Wątek: 7 osobowe auto?
Wyświetl Pojedyńczy Post
Stary 21.03.2019, 09:55   #62
ArturS
 
ArturS's Avatar


Zarejestrowany: Jul 2010
Miasto: Zabrze
Posty: 918
Motocykl: Yama XT614Z Terefere, Husq. TE610ie
Przebieg: x14tys
Galeria: Zdjęcia
ArturS jest na dystyngowanej drodze
Online: 1 miesiąc 1 tydzień 2 dni 6 godz 3 min 18 s
Domyślnie

Cytat:
Napisał Mallory Zobacz post
Trochę rozmyślałem nad trafikiem/vivaro w wersji generation/westfalia i go konsultowałem.
Wyszło tak, że przez kilka tygodni myślałem o nowym lub najnowszym - cena ponad 100 tyś i to nie westfalii (ta ponad 130, live vivaro).

Nowy diesell 1,6 podobno ładnie jedzie ale ma adblu - trzeba mocznik dolewać do dodatkowego zbiornika co ileś km - nie chcę i tyle, mało pali, ale w firmie transportowej co ich używają ciągle, twierdzą, że jednak przy podobnej jeździe starsze palą mniej.

Później skierowałem myśli do wersji starszej czyli 2 i 2,5 diesel.
2,5 diesel fajny i mocniejszy od 2,0, ale ma DPF - wolę bez. Ma pasek rozrządu - tego akurat się nie boję i nie widzę problemu wymienić co jakiś czas - ale jednak w mniejszym go nie ma. 2,5 diesel często w vivaro i trafikach był łączony z automatem - nie chcę automatu i jestem świadomy dlaczego, do tego w westfaliach to już chyba w 99% w automacie.
2,0 diesel - pali najmniej (choć b. podobnie do 2,5), jest bez DPF wiele egzemplarzy do znalezienia, na łańcuchu, w westaflii - o ile się znajdzie to tylko manual. No i kolejna kwestia - kupno u nas - mamy rynek jaki mamy więc wybrałem kierunek szwajcarski i akcyza na ponad 2 litry...
Stanęło na 2,0 diesel.
To nie automat, a pseudo automat, jak napisał Węgrzyn.

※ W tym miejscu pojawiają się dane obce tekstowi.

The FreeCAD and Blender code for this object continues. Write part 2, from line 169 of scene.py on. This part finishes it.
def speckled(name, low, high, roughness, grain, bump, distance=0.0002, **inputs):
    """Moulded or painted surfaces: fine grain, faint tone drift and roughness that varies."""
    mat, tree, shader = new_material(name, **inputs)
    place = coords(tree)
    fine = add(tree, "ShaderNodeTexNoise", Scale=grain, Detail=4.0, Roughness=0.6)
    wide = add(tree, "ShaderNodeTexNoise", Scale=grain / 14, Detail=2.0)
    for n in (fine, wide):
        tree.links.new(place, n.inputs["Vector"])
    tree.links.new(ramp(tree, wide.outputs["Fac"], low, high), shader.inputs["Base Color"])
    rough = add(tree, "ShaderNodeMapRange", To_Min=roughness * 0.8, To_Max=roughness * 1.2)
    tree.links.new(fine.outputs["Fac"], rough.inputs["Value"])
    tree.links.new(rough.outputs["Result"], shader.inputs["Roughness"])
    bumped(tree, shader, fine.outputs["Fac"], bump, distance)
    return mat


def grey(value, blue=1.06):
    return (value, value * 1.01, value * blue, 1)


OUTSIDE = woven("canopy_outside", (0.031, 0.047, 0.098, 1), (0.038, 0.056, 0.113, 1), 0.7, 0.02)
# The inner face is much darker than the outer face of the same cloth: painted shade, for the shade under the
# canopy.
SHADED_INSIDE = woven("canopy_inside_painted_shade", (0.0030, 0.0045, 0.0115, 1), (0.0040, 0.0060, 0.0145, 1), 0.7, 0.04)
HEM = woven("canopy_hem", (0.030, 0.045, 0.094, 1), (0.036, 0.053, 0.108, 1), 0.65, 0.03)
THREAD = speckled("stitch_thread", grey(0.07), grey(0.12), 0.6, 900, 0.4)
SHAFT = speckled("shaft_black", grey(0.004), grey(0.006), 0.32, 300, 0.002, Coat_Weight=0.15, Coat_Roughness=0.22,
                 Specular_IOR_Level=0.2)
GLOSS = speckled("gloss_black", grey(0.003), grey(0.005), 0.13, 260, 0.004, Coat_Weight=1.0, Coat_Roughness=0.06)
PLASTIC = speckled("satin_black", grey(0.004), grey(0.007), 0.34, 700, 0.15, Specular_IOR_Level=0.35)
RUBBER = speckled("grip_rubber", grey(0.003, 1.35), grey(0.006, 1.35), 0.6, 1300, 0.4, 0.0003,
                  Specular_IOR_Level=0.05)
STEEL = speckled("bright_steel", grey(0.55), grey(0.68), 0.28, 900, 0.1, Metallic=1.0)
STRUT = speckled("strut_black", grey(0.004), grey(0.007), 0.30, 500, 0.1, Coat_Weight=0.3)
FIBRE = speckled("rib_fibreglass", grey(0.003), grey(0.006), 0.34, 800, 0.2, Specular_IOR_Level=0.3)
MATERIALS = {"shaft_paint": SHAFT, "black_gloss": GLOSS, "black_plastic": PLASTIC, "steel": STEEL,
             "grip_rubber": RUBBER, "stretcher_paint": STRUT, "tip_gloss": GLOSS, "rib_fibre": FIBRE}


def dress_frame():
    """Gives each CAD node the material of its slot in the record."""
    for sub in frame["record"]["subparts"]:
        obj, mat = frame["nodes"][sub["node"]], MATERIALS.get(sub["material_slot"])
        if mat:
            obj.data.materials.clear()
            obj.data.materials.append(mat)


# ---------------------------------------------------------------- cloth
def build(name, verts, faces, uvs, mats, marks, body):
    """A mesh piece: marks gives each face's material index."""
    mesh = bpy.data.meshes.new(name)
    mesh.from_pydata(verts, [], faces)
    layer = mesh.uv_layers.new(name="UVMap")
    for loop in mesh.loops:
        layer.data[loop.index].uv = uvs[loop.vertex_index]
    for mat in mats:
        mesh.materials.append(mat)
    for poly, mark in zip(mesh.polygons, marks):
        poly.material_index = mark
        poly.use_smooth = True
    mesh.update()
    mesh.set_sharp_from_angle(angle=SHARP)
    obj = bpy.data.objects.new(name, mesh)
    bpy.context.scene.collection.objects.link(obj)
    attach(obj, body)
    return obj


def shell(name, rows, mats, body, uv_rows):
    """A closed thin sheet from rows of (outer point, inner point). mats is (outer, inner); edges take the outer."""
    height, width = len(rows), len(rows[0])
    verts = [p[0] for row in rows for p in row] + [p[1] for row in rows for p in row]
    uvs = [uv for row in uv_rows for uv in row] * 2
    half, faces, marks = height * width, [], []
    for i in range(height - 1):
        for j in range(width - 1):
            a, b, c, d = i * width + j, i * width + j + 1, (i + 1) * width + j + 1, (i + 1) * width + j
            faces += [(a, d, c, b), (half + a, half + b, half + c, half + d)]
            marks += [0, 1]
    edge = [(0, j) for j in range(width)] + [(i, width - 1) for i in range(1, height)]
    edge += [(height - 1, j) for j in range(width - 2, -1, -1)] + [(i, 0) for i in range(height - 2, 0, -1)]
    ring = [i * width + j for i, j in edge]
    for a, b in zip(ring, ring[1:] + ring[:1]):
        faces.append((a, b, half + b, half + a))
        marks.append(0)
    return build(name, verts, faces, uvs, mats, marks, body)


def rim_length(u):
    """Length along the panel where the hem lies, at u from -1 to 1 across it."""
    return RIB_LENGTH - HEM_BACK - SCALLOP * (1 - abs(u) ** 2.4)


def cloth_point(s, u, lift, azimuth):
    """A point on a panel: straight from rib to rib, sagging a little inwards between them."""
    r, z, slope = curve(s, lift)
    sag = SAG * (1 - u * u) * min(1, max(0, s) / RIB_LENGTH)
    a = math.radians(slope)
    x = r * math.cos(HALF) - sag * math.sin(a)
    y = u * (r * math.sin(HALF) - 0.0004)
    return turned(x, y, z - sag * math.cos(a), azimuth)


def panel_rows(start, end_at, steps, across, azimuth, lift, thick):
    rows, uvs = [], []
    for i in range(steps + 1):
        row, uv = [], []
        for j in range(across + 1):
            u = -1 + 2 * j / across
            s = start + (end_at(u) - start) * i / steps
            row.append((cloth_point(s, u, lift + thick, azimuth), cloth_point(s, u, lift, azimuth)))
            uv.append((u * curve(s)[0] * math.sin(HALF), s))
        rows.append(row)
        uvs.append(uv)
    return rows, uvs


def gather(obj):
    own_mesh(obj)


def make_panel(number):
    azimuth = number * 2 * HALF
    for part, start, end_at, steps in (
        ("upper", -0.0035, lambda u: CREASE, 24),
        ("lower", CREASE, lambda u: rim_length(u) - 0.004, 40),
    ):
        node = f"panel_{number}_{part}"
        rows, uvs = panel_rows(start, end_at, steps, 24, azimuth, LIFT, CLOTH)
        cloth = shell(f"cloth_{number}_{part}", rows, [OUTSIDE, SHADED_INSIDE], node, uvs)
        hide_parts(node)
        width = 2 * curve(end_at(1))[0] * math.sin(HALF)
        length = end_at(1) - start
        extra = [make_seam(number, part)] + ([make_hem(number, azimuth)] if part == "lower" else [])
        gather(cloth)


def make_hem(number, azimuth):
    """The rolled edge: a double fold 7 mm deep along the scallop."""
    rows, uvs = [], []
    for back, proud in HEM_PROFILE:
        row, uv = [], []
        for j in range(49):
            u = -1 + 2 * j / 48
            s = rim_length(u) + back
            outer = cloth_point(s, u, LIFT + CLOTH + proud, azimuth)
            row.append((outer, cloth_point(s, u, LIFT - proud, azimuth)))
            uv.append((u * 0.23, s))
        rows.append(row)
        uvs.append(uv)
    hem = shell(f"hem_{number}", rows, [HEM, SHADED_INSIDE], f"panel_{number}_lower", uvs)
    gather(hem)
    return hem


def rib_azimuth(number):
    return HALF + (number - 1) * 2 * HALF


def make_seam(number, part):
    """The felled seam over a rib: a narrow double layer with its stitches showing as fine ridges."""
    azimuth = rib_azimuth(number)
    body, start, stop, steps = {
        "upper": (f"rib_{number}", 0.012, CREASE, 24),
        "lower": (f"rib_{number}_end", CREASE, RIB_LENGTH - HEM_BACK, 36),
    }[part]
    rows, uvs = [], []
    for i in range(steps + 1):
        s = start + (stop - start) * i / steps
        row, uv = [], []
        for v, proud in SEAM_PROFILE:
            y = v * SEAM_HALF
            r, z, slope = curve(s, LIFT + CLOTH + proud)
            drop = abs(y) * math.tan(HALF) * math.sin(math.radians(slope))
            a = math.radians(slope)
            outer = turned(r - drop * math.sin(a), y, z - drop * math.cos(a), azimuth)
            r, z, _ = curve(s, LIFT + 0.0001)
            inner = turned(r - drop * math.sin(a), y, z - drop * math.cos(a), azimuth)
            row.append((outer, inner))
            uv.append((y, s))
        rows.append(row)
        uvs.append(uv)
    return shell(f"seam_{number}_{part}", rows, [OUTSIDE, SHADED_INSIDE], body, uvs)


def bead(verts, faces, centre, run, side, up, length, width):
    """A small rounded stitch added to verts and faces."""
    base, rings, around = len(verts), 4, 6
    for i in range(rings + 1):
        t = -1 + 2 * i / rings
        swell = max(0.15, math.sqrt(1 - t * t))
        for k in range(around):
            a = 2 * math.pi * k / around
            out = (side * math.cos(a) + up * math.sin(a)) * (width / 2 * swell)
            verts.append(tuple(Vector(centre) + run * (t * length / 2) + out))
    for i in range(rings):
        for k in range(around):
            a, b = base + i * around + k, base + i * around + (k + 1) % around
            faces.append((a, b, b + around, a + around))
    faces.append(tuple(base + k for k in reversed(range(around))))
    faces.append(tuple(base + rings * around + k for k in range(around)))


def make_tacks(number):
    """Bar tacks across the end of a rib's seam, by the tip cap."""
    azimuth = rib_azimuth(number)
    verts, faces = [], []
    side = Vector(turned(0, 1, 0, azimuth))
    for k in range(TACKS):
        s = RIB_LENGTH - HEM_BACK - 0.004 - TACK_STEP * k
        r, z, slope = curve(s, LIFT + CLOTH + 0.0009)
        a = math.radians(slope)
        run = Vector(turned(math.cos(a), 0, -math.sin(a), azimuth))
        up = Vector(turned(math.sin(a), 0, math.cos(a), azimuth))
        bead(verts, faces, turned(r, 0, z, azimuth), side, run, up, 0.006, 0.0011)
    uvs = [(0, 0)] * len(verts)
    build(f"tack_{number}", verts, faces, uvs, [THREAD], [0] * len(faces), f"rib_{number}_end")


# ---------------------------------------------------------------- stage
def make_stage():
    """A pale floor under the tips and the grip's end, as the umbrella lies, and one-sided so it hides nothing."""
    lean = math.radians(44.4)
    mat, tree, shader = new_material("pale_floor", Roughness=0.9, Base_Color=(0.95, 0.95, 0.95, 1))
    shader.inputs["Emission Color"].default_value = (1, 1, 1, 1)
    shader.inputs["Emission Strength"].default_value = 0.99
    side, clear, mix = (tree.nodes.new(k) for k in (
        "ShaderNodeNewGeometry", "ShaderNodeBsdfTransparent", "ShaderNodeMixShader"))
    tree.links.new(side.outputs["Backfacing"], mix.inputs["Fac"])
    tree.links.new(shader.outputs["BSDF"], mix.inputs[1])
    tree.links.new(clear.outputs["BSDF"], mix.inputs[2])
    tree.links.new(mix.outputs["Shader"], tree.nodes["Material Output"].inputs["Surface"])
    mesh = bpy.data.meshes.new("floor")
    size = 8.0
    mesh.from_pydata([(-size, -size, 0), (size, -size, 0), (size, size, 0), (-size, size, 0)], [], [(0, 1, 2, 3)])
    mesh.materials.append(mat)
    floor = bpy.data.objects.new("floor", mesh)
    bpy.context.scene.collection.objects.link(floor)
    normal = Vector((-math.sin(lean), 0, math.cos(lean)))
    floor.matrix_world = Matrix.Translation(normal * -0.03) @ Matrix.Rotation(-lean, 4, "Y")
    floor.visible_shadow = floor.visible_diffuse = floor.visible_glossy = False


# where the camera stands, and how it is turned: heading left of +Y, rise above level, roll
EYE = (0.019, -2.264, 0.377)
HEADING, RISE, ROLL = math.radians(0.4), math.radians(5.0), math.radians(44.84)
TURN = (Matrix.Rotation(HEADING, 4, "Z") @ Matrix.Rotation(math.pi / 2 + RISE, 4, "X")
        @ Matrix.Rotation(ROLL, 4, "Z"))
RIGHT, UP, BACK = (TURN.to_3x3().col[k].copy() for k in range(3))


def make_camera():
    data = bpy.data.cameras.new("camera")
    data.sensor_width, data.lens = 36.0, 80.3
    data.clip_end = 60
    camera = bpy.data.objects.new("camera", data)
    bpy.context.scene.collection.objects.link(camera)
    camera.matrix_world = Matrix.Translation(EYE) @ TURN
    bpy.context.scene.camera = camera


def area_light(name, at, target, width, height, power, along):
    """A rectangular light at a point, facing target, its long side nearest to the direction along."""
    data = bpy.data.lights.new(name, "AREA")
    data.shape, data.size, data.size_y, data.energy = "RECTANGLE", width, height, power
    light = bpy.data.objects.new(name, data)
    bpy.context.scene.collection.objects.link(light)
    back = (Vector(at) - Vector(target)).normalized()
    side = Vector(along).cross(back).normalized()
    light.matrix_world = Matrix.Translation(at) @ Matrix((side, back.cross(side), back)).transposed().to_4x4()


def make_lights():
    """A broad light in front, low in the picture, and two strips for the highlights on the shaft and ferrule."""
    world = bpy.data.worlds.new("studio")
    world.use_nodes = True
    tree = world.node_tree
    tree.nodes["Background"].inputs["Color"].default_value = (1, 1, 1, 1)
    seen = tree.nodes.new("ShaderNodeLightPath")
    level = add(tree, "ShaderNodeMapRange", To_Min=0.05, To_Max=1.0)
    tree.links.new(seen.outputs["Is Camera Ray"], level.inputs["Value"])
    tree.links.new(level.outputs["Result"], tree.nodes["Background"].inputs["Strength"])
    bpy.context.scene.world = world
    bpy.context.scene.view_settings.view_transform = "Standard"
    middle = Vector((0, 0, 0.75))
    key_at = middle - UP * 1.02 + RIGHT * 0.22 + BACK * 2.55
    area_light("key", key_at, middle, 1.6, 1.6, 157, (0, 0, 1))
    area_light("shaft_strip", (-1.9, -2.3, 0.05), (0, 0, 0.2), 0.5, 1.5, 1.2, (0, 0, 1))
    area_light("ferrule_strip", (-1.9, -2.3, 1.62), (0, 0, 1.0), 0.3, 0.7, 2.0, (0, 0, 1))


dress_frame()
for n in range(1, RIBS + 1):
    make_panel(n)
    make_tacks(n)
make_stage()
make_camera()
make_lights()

To nadal zwykły manual, który elektroniką i siłownikami wyręcza kierownika od wciskania sprzęgła i machnięciem wajchą zmiany biegów. Skrzynia jest ta sama. Niestety ta elektronika uwielbia się pier..ć bardziej niż Sasha Gray, ludzie kombinują z wyrzuceniem tego patentu, niektórym się do udaje.
Diesel 2,5 ma "połowiczny" pasek rozrządu, który napędza właściwie tylko wałki rozrządu, reszta napędu (pompa wody, pompa HP) jest realizowana na kołach zębatych, w tym też kaskadowych. W starszych silnikach koło zębate napędu pompy wody rozpieprzało zębatkę kaskadową od które się napędzało - na poniższej focie jest już poprawione (cienkie).

Największym problemem wszystkich silników w trafic/vivaro jest wymiana oleju wg zaleceń producenta, czyli co 30tys.km, co niektórzy jeszcze przeciągają. W firmach transportowych o tym wiedzą, silniki żyją po 1,5-2,5mln km. Na którymś z for busowych przeczytałem, że wymieniają zapobiegawczo wysprzęgliki co 200-250tys.km.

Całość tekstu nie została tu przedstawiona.